## SHORT EXERCISE
Pick out the lines containing "bending".

Start of SUPPLIED MATERIAL

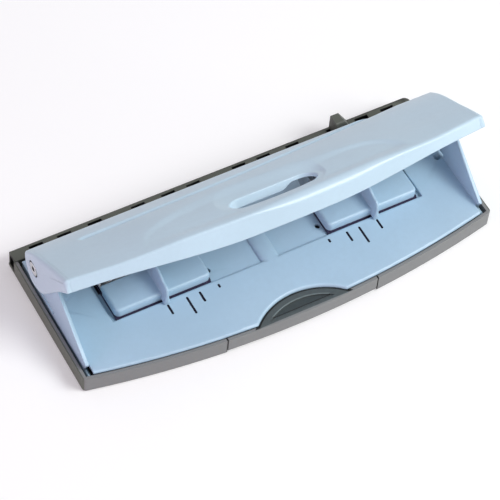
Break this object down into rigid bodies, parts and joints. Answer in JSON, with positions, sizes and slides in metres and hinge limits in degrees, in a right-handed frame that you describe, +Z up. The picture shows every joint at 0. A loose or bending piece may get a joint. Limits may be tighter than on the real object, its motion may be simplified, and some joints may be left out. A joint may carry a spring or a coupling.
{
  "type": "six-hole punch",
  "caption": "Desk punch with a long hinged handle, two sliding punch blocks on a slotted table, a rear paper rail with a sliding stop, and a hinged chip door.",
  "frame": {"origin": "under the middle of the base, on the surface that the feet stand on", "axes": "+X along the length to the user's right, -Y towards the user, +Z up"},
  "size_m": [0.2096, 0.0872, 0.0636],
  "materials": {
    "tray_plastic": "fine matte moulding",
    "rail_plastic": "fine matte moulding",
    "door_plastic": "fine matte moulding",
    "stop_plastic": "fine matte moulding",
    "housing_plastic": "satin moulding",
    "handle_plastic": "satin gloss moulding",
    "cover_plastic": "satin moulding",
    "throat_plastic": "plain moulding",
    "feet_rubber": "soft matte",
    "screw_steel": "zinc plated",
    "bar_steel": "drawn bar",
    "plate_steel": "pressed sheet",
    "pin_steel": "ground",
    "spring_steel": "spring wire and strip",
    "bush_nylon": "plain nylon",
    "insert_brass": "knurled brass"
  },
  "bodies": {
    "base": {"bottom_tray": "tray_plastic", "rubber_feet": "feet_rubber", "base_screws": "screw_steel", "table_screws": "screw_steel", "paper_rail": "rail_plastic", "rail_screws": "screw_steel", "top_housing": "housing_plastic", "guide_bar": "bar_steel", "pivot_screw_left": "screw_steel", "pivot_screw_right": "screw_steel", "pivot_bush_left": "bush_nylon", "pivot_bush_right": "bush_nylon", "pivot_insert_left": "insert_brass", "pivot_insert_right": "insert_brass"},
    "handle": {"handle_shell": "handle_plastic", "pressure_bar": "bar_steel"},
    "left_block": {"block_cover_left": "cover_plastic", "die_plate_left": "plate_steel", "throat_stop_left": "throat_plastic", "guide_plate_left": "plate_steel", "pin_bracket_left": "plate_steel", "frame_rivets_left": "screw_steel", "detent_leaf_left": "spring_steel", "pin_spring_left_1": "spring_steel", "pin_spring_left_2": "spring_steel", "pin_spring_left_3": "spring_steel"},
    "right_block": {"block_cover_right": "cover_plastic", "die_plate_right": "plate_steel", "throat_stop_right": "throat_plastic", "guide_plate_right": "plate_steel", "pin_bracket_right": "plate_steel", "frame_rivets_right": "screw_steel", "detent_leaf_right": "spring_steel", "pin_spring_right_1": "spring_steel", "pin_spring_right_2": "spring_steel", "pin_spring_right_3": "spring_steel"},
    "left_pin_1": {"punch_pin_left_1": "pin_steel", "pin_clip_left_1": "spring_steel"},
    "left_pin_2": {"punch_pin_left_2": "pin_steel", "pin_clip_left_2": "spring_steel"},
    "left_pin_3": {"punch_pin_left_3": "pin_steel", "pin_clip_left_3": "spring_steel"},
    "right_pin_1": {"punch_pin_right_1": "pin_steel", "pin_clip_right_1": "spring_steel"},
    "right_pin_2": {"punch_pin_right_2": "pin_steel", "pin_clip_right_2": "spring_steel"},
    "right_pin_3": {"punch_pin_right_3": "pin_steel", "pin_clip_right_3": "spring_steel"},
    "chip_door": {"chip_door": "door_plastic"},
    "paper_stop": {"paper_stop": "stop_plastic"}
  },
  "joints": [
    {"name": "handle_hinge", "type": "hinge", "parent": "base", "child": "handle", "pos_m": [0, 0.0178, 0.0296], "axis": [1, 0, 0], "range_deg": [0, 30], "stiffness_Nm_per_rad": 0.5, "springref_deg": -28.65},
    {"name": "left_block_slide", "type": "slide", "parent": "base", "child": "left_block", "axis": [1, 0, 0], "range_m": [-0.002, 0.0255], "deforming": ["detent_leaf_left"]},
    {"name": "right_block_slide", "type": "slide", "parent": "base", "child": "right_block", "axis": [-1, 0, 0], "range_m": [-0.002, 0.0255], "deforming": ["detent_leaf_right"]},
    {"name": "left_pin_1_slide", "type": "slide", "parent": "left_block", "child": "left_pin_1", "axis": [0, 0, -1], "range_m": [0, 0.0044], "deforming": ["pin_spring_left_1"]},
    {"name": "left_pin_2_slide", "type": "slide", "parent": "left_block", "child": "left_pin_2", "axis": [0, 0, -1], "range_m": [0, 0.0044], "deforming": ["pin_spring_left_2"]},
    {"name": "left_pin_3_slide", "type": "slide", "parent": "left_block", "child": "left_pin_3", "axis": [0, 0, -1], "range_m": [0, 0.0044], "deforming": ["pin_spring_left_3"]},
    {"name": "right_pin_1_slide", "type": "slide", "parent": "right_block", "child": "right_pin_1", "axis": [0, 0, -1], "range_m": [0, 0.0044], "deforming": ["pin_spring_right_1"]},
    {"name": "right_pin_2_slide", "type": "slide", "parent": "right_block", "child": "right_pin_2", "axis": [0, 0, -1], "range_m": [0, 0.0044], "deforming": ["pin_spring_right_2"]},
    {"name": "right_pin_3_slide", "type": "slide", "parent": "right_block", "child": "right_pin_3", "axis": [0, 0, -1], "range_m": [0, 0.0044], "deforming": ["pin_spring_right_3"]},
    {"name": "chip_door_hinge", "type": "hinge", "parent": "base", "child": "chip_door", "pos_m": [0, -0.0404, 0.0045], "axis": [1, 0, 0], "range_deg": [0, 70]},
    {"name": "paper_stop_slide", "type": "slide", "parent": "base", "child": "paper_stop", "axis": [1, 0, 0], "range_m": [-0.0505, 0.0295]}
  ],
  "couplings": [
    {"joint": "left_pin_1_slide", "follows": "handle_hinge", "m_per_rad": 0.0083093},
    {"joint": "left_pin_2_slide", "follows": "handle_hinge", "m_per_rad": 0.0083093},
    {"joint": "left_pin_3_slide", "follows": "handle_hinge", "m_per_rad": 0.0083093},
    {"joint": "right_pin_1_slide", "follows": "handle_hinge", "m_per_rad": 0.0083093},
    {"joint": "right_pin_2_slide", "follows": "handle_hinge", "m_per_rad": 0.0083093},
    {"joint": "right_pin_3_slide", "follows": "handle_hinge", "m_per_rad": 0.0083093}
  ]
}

End of SUPPLIED MATERIAL
Start of SUPPLIED MATERIAL

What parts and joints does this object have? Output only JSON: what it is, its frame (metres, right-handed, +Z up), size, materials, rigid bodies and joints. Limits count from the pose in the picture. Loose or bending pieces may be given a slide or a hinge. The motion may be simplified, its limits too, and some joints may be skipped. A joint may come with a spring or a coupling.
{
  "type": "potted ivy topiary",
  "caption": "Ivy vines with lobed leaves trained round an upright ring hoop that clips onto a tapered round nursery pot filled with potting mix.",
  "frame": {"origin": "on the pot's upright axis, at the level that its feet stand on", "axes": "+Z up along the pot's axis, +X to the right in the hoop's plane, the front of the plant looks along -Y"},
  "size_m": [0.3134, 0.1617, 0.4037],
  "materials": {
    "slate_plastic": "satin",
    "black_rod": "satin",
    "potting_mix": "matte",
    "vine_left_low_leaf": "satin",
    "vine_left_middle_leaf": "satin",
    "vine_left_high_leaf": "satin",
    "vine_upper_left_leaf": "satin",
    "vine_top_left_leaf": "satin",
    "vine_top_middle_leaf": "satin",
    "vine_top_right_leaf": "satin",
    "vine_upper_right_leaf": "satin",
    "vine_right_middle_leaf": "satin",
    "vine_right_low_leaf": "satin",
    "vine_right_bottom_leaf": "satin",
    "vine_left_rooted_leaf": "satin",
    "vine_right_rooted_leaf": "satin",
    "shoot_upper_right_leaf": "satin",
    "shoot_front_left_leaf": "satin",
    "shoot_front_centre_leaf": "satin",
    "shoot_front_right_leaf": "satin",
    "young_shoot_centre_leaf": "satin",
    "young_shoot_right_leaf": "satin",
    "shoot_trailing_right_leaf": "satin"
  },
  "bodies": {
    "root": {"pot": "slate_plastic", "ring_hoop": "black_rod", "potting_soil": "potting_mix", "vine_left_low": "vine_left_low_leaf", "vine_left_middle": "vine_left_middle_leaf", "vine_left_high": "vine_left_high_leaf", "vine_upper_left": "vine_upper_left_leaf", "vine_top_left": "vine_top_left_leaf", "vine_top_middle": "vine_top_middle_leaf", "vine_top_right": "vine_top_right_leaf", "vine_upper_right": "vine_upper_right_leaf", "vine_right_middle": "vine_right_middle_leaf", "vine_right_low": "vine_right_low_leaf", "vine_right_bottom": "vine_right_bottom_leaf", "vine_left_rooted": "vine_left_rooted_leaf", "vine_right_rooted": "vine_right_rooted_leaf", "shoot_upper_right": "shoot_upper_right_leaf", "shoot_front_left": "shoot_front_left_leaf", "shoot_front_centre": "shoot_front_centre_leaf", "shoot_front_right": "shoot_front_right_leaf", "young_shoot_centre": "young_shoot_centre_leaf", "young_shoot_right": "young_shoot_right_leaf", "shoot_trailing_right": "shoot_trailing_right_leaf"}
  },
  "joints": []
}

End of SUPPLIED MATERIAL

## RESPONSE
Break this object down into rigid bodies, parts and joints. Answer in JSON, with positions, sizes and slides in metres and hinge limits in degrees, in a right-handed frame that you describe, +Z up. The picture shows every joint at 0. A loose or bending piece may get a joint. Limits may be tighter than on the real object, its motion may be simplified, and some joints may be left out. A joint may carry a spring or a coupling.
What parts and joints does this object have? Output only JSON: what it is, its frame (metres, right-handed, +Z up), size, materials, rigid bodies and joints. Limits count from the pose in the picture. Loose or bending pieces may be given a slide or a hinge. The motion may be simplified, its limits too, and some joints may be skipped. A joint may come with a spring or a coupling.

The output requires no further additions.